Silvio Berlusconi's appeal against a conviction for hiring an underage sex worker has opened. Busy doing community service for a separate tax fraud conviction, the former Italian premier missed the trial's first day.
On Friday, a court began hearing the appeal of 77-year-old Silvio Berlusconi, who has challenged his conviction for soliciting sex from a minor. Should his appeal be rejected, the billionaire could lose his eligibility for community service and find himself under house arrest.
The three-time premier has repeatedly denied having sex in 2010 with the then-17-year-old exotic dancer "Ruby the Heart Stealer," the stage name of Karima El-Mahroug. She was hired to perform at parties that witnesses said featured nudity and dancers dressed as nuns.

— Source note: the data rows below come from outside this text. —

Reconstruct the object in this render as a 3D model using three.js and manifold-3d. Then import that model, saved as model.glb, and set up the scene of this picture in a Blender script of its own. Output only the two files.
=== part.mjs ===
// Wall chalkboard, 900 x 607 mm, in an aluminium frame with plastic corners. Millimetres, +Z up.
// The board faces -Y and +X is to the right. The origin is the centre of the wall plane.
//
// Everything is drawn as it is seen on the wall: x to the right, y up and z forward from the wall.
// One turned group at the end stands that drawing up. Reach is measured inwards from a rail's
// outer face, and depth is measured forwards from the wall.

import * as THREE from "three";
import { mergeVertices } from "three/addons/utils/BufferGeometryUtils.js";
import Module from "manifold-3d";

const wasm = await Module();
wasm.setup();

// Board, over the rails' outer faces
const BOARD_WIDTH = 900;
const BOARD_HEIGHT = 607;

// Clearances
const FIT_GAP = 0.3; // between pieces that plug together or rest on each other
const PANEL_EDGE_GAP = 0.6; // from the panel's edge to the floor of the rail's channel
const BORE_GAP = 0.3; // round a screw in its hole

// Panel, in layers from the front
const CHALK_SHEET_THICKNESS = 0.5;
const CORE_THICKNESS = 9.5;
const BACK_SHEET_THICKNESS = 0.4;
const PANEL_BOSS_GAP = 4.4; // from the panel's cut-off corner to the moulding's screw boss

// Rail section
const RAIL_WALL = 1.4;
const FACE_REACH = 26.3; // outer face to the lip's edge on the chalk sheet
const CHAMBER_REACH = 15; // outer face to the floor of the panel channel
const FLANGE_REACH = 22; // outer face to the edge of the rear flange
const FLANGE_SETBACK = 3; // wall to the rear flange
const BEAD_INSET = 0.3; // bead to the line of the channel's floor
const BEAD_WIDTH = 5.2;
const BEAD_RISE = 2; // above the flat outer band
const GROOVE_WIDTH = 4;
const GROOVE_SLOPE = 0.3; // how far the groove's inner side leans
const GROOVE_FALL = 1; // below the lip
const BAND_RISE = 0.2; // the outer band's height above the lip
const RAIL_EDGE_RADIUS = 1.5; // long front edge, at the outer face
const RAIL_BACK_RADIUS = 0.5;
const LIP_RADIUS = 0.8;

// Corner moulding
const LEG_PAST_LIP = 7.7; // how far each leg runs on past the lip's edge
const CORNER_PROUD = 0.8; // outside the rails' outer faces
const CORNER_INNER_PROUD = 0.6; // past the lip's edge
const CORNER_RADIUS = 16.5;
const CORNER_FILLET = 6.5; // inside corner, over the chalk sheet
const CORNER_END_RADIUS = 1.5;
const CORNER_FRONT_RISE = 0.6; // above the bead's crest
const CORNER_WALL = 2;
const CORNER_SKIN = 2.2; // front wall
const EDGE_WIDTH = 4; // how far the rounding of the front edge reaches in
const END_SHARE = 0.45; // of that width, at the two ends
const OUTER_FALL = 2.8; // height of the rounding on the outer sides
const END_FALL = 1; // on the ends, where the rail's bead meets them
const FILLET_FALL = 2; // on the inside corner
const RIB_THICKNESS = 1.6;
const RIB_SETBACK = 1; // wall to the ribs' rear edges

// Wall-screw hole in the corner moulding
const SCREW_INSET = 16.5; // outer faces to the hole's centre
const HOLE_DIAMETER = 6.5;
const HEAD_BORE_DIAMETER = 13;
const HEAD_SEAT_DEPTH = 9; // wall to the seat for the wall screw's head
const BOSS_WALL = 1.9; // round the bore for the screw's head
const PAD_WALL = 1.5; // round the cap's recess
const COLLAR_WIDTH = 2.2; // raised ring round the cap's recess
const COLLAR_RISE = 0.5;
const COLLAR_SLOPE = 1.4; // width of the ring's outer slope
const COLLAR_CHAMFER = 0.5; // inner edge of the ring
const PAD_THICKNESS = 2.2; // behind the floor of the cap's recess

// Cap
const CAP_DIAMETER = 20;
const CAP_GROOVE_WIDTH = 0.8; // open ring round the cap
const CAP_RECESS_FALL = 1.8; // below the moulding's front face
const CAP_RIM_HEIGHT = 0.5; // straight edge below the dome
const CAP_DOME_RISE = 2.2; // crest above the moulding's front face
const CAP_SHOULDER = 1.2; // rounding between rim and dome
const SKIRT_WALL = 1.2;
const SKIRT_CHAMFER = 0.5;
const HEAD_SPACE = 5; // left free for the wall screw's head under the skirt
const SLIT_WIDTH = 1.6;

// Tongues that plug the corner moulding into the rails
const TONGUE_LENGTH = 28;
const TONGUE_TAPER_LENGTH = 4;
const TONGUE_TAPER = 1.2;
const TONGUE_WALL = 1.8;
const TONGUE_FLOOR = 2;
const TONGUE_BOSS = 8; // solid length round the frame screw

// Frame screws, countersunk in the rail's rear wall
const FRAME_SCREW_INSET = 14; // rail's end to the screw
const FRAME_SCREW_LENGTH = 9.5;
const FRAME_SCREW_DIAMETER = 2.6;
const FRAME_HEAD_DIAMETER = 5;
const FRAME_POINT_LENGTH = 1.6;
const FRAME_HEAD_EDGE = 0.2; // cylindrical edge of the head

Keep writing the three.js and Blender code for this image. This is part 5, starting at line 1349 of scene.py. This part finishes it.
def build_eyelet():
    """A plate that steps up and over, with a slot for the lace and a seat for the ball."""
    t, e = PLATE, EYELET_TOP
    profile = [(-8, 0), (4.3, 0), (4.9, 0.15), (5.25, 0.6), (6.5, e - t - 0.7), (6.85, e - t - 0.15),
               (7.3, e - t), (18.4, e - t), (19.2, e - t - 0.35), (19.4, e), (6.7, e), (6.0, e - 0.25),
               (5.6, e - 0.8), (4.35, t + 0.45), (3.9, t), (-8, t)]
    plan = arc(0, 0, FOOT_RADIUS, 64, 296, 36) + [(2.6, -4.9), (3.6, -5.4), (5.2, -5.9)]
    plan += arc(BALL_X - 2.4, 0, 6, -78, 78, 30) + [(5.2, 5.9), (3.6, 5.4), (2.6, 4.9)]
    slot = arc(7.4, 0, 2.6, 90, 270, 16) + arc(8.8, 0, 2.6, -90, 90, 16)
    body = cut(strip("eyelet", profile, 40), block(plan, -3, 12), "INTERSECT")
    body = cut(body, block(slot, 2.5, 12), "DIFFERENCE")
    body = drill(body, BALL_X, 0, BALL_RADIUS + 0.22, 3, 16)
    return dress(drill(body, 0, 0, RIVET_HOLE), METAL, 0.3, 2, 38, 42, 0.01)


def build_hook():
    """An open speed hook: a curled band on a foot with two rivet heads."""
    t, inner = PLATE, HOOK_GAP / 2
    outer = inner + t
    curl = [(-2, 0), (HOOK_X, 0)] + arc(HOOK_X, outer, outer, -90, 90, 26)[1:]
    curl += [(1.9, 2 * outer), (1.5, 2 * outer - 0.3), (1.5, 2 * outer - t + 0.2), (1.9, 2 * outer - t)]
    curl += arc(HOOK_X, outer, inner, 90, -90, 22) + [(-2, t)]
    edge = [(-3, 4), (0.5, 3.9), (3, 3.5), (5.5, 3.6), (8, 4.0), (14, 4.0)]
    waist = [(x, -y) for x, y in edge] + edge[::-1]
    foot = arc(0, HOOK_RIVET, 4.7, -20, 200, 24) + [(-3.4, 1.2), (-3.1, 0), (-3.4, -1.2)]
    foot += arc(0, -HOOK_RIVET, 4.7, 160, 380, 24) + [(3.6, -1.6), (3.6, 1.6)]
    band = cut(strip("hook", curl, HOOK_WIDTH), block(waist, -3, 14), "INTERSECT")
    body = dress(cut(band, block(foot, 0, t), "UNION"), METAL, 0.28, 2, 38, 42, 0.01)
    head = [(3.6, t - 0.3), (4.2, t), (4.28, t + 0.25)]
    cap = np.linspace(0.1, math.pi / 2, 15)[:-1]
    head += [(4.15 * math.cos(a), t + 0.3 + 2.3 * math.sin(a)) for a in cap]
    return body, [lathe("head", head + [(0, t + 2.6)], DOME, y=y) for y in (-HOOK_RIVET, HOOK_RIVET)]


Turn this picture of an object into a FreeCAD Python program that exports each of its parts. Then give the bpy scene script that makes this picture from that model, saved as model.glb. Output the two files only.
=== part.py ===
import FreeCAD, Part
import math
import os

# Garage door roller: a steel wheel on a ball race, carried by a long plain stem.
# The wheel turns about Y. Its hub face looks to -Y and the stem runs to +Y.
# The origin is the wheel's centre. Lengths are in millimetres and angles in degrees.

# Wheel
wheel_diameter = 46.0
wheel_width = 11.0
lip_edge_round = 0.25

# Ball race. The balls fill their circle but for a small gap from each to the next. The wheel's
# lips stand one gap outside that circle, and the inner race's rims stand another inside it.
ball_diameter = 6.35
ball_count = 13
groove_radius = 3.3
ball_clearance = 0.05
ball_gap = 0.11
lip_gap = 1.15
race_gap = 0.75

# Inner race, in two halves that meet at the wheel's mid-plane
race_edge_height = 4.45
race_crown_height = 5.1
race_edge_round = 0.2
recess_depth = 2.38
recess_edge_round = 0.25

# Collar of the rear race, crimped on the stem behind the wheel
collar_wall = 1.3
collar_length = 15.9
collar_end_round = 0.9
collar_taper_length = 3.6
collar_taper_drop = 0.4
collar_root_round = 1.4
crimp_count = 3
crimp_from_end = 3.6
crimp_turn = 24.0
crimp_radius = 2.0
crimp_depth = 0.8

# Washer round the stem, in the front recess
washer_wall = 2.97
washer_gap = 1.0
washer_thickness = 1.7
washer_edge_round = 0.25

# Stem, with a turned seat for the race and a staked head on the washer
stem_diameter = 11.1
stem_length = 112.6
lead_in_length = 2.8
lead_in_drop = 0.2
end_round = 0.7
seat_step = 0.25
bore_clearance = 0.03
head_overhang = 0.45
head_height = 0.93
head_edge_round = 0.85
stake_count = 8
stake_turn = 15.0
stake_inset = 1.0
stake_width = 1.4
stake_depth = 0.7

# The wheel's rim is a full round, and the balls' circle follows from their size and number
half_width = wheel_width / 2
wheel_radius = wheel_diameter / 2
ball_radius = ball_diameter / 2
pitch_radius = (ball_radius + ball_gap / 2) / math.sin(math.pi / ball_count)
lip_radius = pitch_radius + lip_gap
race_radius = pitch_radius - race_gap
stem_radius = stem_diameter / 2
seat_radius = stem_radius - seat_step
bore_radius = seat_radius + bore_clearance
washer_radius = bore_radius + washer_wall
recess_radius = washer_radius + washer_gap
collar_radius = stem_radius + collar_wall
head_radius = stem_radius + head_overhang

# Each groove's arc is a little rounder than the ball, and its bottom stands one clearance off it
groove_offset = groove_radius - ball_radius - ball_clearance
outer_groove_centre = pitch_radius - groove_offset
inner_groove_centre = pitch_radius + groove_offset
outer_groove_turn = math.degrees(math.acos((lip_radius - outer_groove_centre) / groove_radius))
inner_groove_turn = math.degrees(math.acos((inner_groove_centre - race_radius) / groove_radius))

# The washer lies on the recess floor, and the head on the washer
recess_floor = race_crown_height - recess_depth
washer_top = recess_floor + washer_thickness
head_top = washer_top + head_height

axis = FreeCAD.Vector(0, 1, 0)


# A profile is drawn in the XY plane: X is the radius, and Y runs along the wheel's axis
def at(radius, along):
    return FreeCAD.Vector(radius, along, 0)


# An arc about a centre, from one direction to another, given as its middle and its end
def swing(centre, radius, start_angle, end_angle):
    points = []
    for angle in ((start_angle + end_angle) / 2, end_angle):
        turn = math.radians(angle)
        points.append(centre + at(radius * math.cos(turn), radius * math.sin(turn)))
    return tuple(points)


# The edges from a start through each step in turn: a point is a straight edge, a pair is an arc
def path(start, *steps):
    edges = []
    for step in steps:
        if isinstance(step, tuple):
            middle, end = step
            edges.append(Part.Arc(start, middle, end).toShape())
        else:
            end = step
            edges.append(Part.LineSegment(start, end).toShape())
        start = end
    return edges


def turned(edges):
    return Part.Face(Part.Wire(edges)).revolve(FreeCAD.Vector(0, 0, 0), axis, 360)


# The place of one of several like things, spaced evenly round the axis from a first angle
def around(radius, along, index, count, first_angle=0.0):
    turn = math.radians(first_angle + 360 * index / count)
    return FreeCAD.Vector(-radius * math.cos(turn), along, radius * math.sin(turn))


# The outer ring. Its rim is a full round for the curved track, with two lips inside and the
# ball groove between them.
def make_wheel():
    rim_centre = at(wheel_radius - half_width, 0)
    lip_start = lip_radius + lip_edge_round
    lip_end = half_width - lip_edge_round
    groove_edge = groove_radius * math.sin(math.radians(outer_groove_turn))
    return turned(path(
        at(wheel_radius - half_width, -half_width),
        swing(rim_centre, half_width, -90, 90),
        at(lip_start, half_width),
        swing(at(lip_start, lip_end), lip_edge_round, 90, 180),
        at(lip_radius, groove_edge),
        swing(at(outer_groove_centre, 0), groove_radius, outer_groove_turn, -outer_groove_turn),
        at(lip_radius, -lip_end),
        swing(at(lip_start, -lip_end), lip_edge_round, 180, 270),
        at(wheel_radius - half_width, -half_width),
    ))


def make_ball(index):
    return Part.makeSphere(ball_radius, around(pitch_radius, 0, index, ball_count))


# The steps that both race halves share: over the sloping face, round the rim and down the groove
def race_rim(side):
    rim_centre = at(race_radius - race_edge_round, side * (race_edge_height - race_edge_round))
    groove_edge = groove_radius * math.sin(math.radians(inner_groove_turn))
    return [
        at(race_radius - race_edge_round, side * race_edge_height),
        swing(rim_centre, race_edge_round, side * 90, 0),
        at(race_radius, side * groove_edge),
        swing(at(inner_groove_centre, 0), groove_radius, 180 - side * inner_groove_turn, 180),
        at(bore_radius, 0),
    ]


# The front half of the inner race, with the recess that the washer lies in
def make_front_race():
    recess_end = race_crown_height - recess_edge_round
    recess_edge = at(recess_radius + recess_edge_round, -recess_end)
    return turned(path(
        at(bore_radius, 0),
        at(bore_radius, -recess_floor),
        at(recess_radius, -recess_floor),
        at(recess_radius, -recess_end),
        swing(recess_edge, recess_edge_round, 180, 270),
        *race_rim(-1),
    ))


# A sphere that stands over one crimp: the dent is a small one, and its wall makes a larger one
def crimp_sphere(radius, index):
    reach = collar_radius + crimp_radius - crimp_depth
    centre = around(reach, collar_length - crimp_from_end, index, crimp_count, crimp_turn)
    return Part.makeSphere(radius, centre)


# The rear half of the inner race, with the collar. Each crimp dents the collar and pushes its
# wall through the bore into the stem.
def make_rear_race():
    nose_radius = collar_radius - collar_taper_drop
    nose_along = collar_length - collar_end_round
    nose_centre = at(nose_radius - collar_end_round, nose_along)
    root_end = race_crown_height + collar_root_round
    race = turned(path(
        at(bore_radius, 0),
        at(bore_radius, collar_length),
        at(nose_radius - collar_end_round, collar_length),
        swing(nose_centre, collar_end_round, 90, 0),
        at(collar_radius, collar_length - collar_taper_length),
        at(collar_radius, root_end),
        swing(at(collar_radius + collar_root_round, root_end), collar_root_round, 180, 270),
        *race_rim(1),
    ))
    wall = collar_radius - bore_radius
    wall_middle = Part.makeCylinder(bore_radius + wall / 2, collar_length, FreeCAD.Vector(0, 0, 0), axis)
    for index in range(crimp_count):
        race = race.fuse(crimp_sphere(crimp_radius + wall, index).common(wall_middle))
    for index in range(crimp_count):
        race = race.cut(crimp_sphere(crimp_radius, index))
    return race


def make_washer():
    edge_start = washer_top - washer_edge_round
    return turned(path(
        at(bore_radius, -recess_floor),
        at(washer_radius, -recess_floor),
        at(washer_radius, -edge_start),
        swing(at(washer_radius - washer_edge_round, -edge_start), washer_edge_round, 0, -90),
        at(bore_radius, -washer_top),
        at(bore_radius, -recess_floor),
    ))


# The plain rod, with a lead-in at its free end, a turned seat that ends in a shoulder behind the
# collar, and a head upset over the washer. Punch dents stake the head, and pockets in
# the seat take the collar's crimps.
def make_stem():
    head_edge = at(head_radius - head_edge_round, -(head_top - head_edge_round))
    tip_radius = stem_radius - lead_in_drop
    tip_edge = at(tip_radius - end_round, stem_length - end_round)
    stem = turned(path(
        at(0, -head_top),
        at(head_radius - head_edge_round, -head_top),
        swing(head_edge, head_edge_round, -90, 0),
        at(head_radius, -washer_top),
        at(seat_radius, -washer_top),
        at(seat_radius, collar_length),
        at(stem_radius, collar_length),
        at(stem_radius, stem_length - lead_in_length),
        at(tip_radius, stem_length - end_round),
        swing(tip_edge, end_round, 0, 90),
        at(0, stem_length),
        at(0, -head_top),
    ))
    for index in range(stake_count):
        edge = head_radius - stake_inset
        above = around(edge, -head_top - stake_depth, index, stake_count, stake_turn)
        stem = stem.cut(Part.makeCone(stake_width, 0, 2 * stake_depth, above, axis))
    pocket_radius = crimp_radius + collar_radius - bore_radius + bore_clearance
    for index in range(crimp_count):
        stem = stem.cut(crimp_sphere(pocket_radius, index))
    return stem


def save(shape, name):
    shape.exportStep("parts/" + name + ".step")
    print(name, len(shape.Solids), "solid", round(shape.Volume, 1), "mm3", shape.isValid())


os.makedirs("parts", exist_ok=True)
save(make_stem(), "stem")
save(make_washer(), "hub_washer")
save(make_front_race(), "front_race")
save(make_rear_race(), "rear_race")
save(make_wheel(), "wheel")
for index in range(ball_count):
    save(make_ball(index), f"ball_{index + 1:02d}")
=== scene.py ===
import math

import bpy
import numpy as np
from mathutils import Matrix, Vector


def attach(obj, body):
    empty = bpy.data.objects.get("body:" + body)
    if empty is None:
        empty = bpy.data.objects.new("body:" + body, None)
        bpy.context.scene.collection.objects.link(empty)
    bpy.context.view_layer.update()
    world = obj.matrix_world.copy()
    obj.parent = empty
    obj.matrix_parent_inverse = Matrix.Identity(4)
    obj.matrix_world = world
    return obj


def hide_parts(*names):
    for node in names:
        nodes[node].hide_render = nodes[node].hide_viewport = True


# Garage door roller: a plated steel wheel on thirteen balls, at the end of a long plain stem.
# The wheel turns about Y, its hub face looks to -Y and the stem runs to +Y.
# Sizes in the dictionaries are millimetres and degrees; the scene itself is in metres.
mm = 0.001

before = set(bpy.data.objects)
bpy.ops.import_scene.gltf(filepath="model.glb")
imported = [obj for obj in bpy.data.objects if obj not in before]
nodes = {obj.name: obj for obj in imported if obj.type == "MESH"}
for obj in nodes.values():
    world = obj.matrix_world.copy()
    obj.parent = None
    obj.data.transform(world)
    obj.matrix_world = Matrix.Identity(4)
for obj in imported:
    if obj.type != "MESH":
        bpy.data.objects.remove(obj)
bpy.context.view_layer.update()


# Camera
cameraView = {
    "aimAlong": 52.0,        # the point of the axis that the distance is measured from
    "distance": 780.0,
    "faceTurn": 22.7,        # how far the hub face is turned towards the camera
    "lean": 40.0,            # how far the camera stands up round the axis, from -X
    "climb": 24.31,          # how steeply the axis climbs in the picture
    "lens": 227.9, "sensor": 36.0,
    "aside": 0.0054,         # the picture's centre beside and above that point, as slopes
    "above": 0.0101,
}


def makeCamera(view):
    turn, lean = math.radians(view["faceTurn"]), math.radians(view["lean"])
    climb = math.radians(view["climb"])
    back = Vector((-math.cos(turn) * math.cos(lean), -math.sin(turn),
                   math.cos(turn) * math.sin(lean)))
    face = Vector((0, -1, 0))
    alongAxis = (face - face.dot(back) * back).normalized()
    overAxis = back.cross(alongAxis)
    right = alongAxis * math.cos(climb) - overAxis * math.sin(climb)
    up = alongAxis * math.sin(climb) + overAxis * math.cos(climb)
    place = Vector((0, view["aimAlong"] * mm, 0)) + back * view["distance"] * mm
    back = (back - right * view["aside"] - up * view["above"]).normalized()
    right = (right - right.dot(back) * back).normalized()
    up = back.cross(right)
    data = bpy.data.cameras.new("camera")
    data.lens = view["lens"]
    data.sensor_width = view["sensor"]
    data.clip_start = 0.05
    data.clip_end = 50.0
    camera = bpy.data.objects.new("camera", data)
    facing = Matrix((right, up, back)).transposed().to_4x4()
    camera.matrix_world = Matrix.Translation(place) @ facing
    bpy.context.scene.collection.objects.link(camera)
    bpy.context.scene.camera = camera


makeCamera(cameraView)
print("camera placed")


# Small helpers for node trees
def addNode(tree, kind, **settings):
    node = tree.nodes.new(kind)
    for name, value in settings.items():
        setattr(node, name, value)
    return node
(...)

During the first trial, Mahroug testified that she had received 2,000 to 3,000 euros per night to work at the "bunga bunga" parties in a discotheque at Berlusconi's villa, but she denied having sex with the media tycoon, who claims he hosted "normal dinner parties" followed by "burlesque contests."
The media mogul dropped the lawyers who defended him in his original trial after they became caught up in a witness corruption probe launched amid allegations of bribes paid to women taking the stand in his defense. Authorities have placed 45 people under investigation, including Berlusconi, his lawyers, Mahroug and several other young women.
In the previous trial, the court also found Berlusconi guilty of abusing his powers by having an aide call a police station to press for Mahroug's release from custody after authorities had arrested her on suspicion of theft. Berlusconi's defense had claimed that at the time he believed Mahroug was the niece of former Egyptian President Hosni Mubarak and wanted to avoid a diplomatic incident, but prosecutors insisted that he had intervened in a bid to conceal their relationship.
The court suspended Berlusconi's punishment - a seven-year prison sentence and lifetime ban from holding public office - during the appeals process, which should wrap up by September or October, after which the case will likely to go to Italy's highest court, according to media reports.
Berlusconi did not appear in court on Friday because he was performing court ordered community service in a hospice for Alzheimer's patients. He started the community service after losing his 2013 appeal against a conviction for tax fraud.